Et les intellectuels de gauche firent
volte-face, passant de: "la guerre est un enfer" à "la guerre
est glorieuse" non seulement sans aucun sens du ridicule mais presque sans
aucune espèce de transition. Plus tard la majorité
de ces intellectuels allaient effectuer d'autres transitions assez violentes.
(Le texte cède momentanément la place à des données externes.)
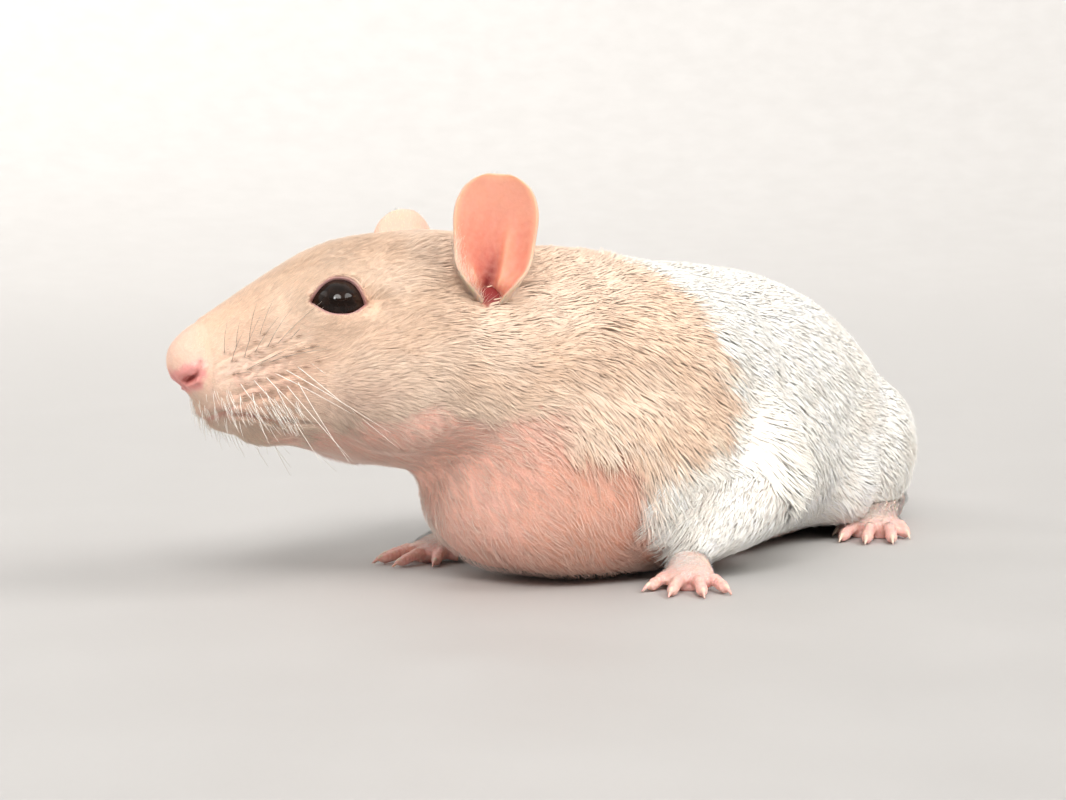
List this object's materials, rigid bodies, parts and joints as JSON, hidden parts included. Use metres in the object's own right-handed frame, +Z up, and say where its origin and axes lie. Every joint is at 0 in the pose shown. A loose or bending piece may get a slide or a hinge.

Il doit y avoir un assez grand nombre de gens, une sorte de noyau central de la
classe intellectuelle, qui en 1935 approuvèrent la déclaration des étudiants
d’Oxford selon laquelle en aucun cas ils ne combattraient pour le roi ni pour
la patrie, qui en 1937 exigeaient une "politique énergique" à l'égard
de Hitler, et qui en 1940 donnèrent leur adhésion au pacifisme de la People's
Convention et qui maintenant (en 1943) exigent un second front en Europe .
En ce
qui concerne l'immense majorité, les extraordinaires revirements d'opinion qui
se produisent de nos jours, les émotions qu'on peut commander ou décommander
comme on ouvre ou ferme un robinet, résultent de l'hypnose créée
par les journaux et la radio. Chez les intellectuels, je dirais que l'origine
de leur revirement réside dans le fait qu'ils ne sont exposés ni à la misère ni
au danger. A un moment donné ils peuvent être pour ou contre la guerre, mais
jamais ils n'ont une idée réaliste de la guerre. Du temps où ils
s'enthousiasmaient à propos de la guerre civile espagnole, ils savaient
naturellement qu'on était en train d'y tuer des hommes, et qu'il est
désagréable d'être tué, mais ils sentaient néanmoins que pour un soldat de
l'armée "rouge" l'expérience de la guerre n'avait rien de dégradant.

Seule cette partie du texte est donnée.